The river enters the Pacific Ocean at coordinates , to the south of Pedernales.

==Channel maintenance==

In the winter season of March 2012 landslides in Piedra Maluca deposited large amounts of mud in the river, which created a dyke in the river and caused floods affecting several houses.
Roads were closed in the communities of Coaque, Quiauque Abajo, Medio, Arriba, Colisa and La Playa due to the risk of further flooding.
Dozens of police and military were deployed to enforce the closure.
The Equitesa company was given responsibility for getting the water flowing again.

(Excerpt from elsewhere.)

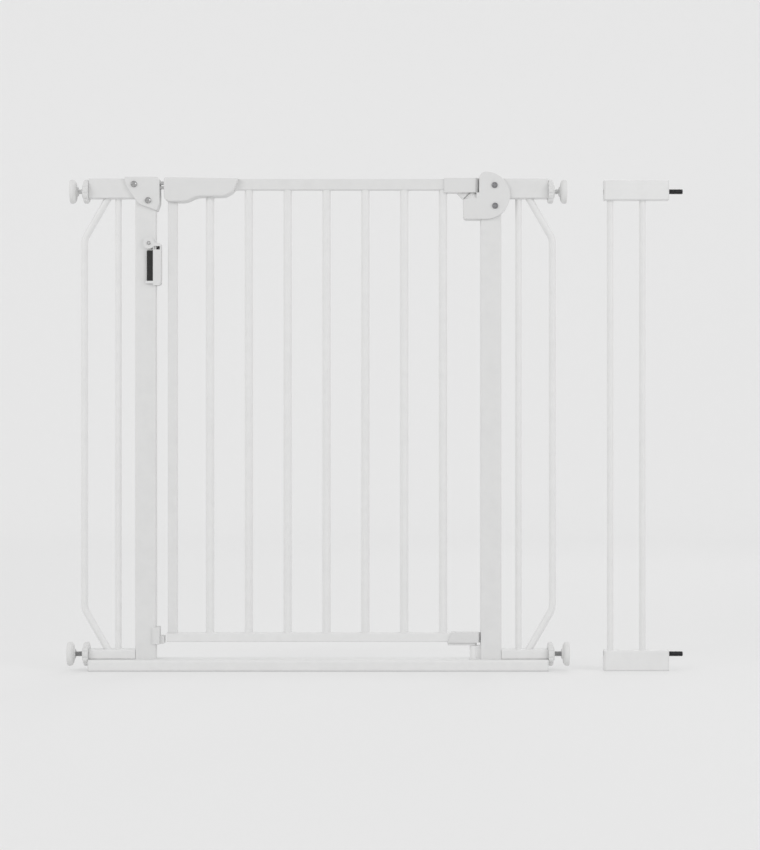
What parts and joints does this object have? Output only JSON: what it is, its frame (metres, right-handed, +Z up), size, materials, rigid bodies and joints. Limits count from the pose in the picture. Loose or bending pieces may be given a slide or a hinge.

In February 2013 it was reported that Equitesa, which was building the road from Pedernales to San Vicente, had been mechanically excavating material from the river, apparently without a permit.
The excavations had in fact been authorized by a contract signed by the National Water Secretariat on 9 October 2012 to divert a section of the river and avoid future mudslides.
After four and a half months of work the Equitesa company had removed 254145 m3 of earth, allowing the river to flow smoothly through the new channel, which had a length of 420 m, with a height of 26 m.
The National Water Secretariat was continuing to widen the river bed, and would remove another 58,249 m3.

==Irrigation project==

In 2013 the Spanish company Inassa was undertaking a feasibility study for the National Water Secretariat (Senagua) on the multi-purpose Coaque project in Pedernales.
The project will develop the Coaque and Tachina river basins, and will include a diversion dam, 7 km canal and a system to irrigate 2100 ha of land. It would also provide drinking water.
60,000 citizens of the Pedernales canton of Manabí would benefit from the project.